Les engagements pour les travaux démarrés à l’aéroport vont être maintenus. Mais c’est tout : tout ce qui n’avait pas démarré est gelé. Bamako ne verra donc pas de sitôt son nouvel aérogare dont la maquette faisait la fierté du Pdes d’Att. Tous les projets de l’Usaid sont dans cette situation. L’aide américaine autre qu’humanitaire ne reprendra qu’aux prochaines élections ! Beaucoup d’autres acteurs occidentaux n’ont pas encore repris leur aide budgétaire alors que les recettes fiscales et douanières sont en chute libre.
Et pour cause. Le patron du Conseil Malien des Chargeurs, Babalaye Daou, s’arrache les cheveux. « Ce sont 200 000 tonnes de marchandises, s’inquiète t-il, qui attendent à Abidjan et Dakar ». Sucre, Riz, lait et autres denrées de première nécessité constitueraient l’essentiel de ces marchandises à quelques semaines du mois très sensible du Ramadan. Et pourquoi ces marchandises ne sont-elles pas à Bamako ? « Faute d’accompagnement », tranche M. Daou.
Tout le monde est touché
En effet, les importateurs ont besoin des banques pour emprunter les fonds nécessaires à l’acheminement de ces biens. « Car rien que 30 000 tonnes nécessitent 750 voyages de camions de 40 tonnes». Or les banques se couvrent en mauvais temps et c’est le cas présentement au Mali où notre risque-pays est devenu dissuasif. En conséquence, les crédits fournisseurs fondent et les assureurs s’étranglent dès qu’ils entendent le nom du Mali. Les banques qui ont perdu près de 18 milliards fcfa rien qu’au Nord du Mali avec la chute des villes de Kidal Gao et Tombouctou ont drastiquement réduit leur enveloppe selon cet opérateur économique qui n’avait pas, à ses dires, de mal l’an dernier à accéder à un crédit documentaire de dix milliards fcfa contre à peine le dixième cette année.
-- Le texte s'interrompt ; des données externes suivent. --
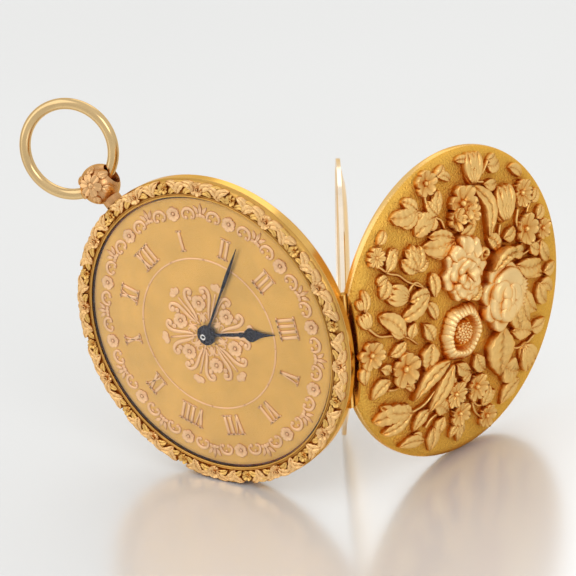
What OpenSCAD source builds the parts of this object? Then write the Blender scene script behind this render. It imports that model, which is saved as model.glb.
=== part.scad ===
// A thin open-face pocket watch with a flower-chased hinged back, standing open on its rims.
// The row frame stands on a table: +Z up, the dial looks along -Y, the cover hinge is upright at +X.
// Most pieces are drawn in the case frame instead: z out of the dial, x towards the hinge.

/* [Case] */
// Outer diameter of the case band
case_d = 43; // [42.4:0.1:44]
// Front edge of the band, ahead of the band's middle plane
band_front = 0.48; // [0.4:0.02:0.6]
// How far the cover hinge lies behind the band's middle plane
hinge_drop = 1.2; // [1.15:0.05:1.3]
// Radial wall of the band at the movement seat
band_wall = 2.5; // [2.4:0.05:2.7]
// Width of the ledge that the movement rests on
ledge_w = 0.9; // [0.8:0.05:1]
// Height of the collar that the inner cover snaps over
collar_h = 0.77; // [0.7:0.01:0.8]
// Wall of that collar
collar_w = 0.6; // [0.5:0.05:0.7]
// Hour direction of the hinge, in degrees clockwise from XII
hinge_from_twelve = 132.2; // [120:0.1:140]

/* [Back cover] */
// How far the back cover stands open, in degrees
cover_open = 103.55; // [80:0.05:104]
// Depth of the back cover's dome
cover_dome = 3.4; // [3.3:0.05:3.7]
// Wall of the back cover
cover_wall = 0.45; // [0.35:0.01:0.5]
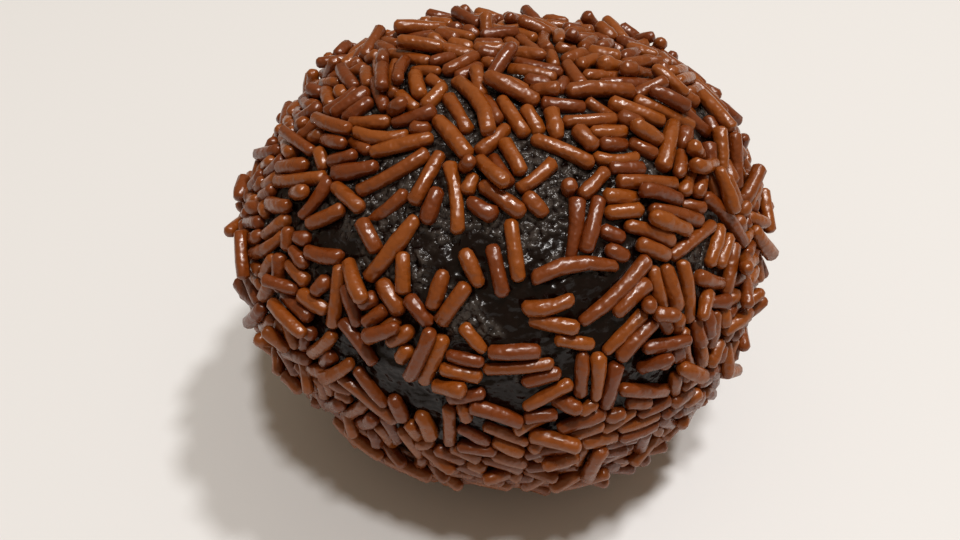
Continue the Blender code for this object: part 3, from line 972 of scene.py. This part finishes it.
def sprinkle_faces(count, block):
    """Faces of every sprinkle, by the number of corners in one: squares between rings, fans to the tips."""
    tail_tip, head_tip = block - 2, block - 1
    rings = tail_tip // SIDES
    here = np.arange(SIDES)
    after = np.roll(here, -1)
    rows = np.arange(rings - 1)[:, None] * SIDES
    quads = np.stack([rows + here, rows + after, rows + after + SIDES, rows + here + SIDES], axis=-1)
    last = (rings - 1) * SIDES
    fans = np.concatenate([
        np.stack([np.full(SIDES, tail_tip), after, here], axis=-1),
        np.stack([np.full(SIDES, head_tip), last + here, last + after], axis=-1),
    ])
    starts = np.arange(count)[:, None, None] * block
    return (quads.reshape(-1, 4) + starts).reshape(-1, 4).tolist() + (fans + starts).reshape(-1, 3).tolist()


def build_sprinkles(material):
    """All sprinkles as one mesh, with each one's tone on its corners."""
    dice = np.random.default_rng(LOOKS_SEED)
    corners = sprinkle_corners(dice)
    count, block, _ = corners.shape
    tone = np.repeat(dice.uniform(size=count), block)
    faces = sprinkle_faces(count, block)
    return make_piece("sprinkles", pressed_flat(corners.reshape(-1, 3)), faces, material, tone=tone)


sprinkles = build_sprinkles(sprinkle_material)

# %% [markdown]
# ## Handing the looks to the solid
#
# The mass and the sprinkles together stand for the one solid that the part has, and move with it.

# %% Ride on the solid
for piece, slot in ((mass, "mass"), (sprinkles, "sprinkles")):
    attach(piece, "root")
    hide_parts("rum_ball")
print("the solid is replaced by", mass.name, "and", sprinkles.name)

# %% [markdown]
# ## Floor
#
# A pale floor without a pattern throws soft light up under the ball. Without it the lower half would drown
# in black.

# %% Floor
FLOOR_SIZE = 4.0
FLOOR_BELOW = 0.1 * MM
FLOOR_COLOUR, FLOOR_ROUGHNESS = (0.735, 0.738, 0.745, 1.0), 0.6

bpy.ops.mesh.primitive_plane_add(size=FLOOR_SIZE, location=(0, 0, -FLOOR_BELOW))
floor = bpy.context.active_object
floor.name = "floor"
floor_finish = Finish("pale floor")
floor_finish.shader.inputs["Base Color"].default_value = FLOOR_COLOUR
floor_finish.shader.inputs["Roughness"].default_value = FLOOR_ROUGHNESS
floor.data.materials.append(floor_finish.material)
print("floor", FLOOR_SIZE, "m wide")

# %% [markdown]
# ## Light
#
# Two softboxes as wide as a lampshade hang almost straight above the ball, one a little in front and one to
# the right. They put the small highlights on each sprinkle and throw two soft shadows that overlap. A weak
# warm sky fills in, and so does the light that the pale floor throws back up under the ball. The contrast
# look deepens the gaps between the sprinkles as a camera's own picture style does.

# %% Lights
LAMP_DISTANCE = 1.2
# Azimuth and elevation in degrees, width in metres, power in watts
LAMPS = (
    (30.0, 80.5, 0.14, 5.7),
    (114.0, 69.0, 0.12, 5.5),
)
LAMP_COLOUR = (1.0, 0.985, 0.97)
SKY_COLOUR = (1.0, 0.83, 0.63, 1.0)
SKY_STRENGTH = 0.28


def aim(made, target):
    """Turns a light or camera to look at a point."""
    made.rotation_euler = (Vector(target) - made.location).to_track_quat("-Z", "Y").to_euler()


def make_light(name, place, size, power, colour):
    """A round area light that looks at the ball."""
    data = bpy.data.lights.new(name, "AREA")
    data.shape = "DISK"
    data.size = size
    data.energy = power
    data.color = colour
    made = bpy.data.objects.new(name, data)
    made.location = place
    bpy.context.scene.collection.objects.link(made)
    aim(made, CENTRE)
    return made


for number, (turn, rise, size, power) in enumerate(LAMPS):
    way = ways_to([turn], [rise])[0]
    make_light(f"lamp_{number}", CENTRE + way * LAMP_DISTANCE, size, power, LAMP_COLOUR)
world = bpy.data.worlds.new("soft sky")
world.use_nodes = True
world.node_tree.nodes["Background"].inputs["Color"].default_value = SKY_COLOUR
world.node_tree.nodes["Background"].inputs["Strength"].default_value = SKY_STRENGTH
bpy.context.scene.world = world
bpy.context.scene.view_settings.view_transform = "Standard"
bpy.context.scene.view_settings.look = "Medium High Contrast"
print(len(LAMPS), "lamps and a weak sky")

# %% [markdown]
# ## Camera
#
# The picture is a close-up. The lens is less than two ball widths from the surface, so the near side looms
# large and less than half of the ball can be seen. The distance sets how strongly it looms, and the
# picture's width in degrees then follows from the size of the ball in it. The lens and the camera's
# elevation were chosen. Its distance and its two turns came out of the same fit as the swellings.

# %% Camera
PICTURE_WIDTH = 960
FOCAL_PIXELS = 916.0
SENSOR_WIDTH = 36.0
CAMERA_DISTANCE = 106.2 * MM
CAMERA_ELEVATION = 42.3
LOOKING_DOWN = math.radians(44.35)
LOOKING_LEFT = math.radians(2.29)
NEAREST_SEEN = 5.0 * MM

camera_data = bpy.data.cameras.new("close-up")
camera_data.sensor_width = SENSOR_WIDTH
camera_data.lens = SENSOR_WIDTH * FOCAL_PIXELS / PICTURE_WIDTH
camera_data.clip_start = NEAREST_SEEN
camera = bpy.data.objects.new("camera", camera_data)
camera.location = CENTRE + ways_to([0.0], [CAMERA_ELEVATION])[0] * CAMERA_DISTANCE
camera.rotation_euler = (math.pi / 2 - LOOKING_DOWN, 0.0, LOOKING_LEFT)
bpy.context.scene.collection.objects.link(camera)
bpy.context.scene.camera = camera
print(f"lens {camera_data.lens:.1f} mm, {CAMERA_DISTANCE / MM:.0f} mm from the middle of the ball")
Bref, la totale quoi ! L’effet-cascade de la crise noie hôtels et restaurants. L’hôtel de l’Amitié est resté fermé pendant plusieurs mois, son malheur étant également de faire face à la radiotélévision nationale. L’hôtel Kempinski dut même tourner un moment avec quatre clients. Naturellement, le Btp est la grande victime collatérale de la crise. Ce secteur, dans son portefeuille public, étant financé à 90% par l’aide extérieure justement suspendue. Alassane Touré, architecte : « la situation est plus qu’alarmante. Ingénieurs, architectes, ouvriers, nous sommes tous sur les genoux ». Ils ne sont pas les seuls. Les détaillants, camelotiers et autres revendeurs ne savent pas, eux non plus, à quel saint se vouer, à l’image de Moussa, dynamique quadra qui faisait un chiffre d’affaires de 50 000 fcfa avant le putsch pour un bénéfice de 7500 fcfa/jour. Il en fait aujourd’hui moins de 15000 fcfa. « Or s’indigne t-il, même le prix de la viande qui est un produit local a augmenté ».
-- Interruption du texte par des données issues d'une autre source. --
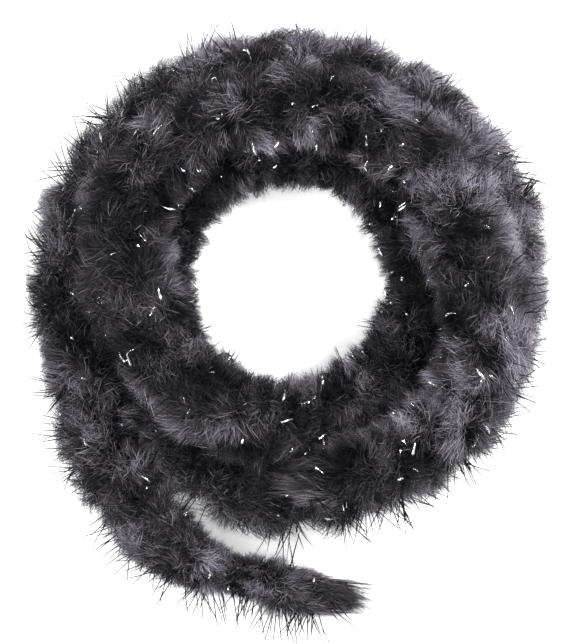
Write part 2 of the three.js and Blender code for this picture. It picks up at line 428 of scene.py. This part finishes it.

La liste de ceux que le destin emballé du Mali a mis en chômage technique, en faillite, en situation de licenciement ou simplement sur la paille doit être très longue. Et cela pourrait aller jusqu’au secteur de l’eau et de l’électricité. Edm et Somagep ne sont pas loin de mettre la clé sous le paillasson, elles qui n’ont survécu ces cinq dernières qu’au prix d’une subvention astronomique -une quarantaine de milliards fcfa qu’ATT concédait pour éviter la hausse des prix -. La facture pétrolière des deux compagnies a plombé ses fournisseurs qui ne peuvent même pas compter sur l’illusion d’un paiement par traite pour rentrer dans leurs fonds.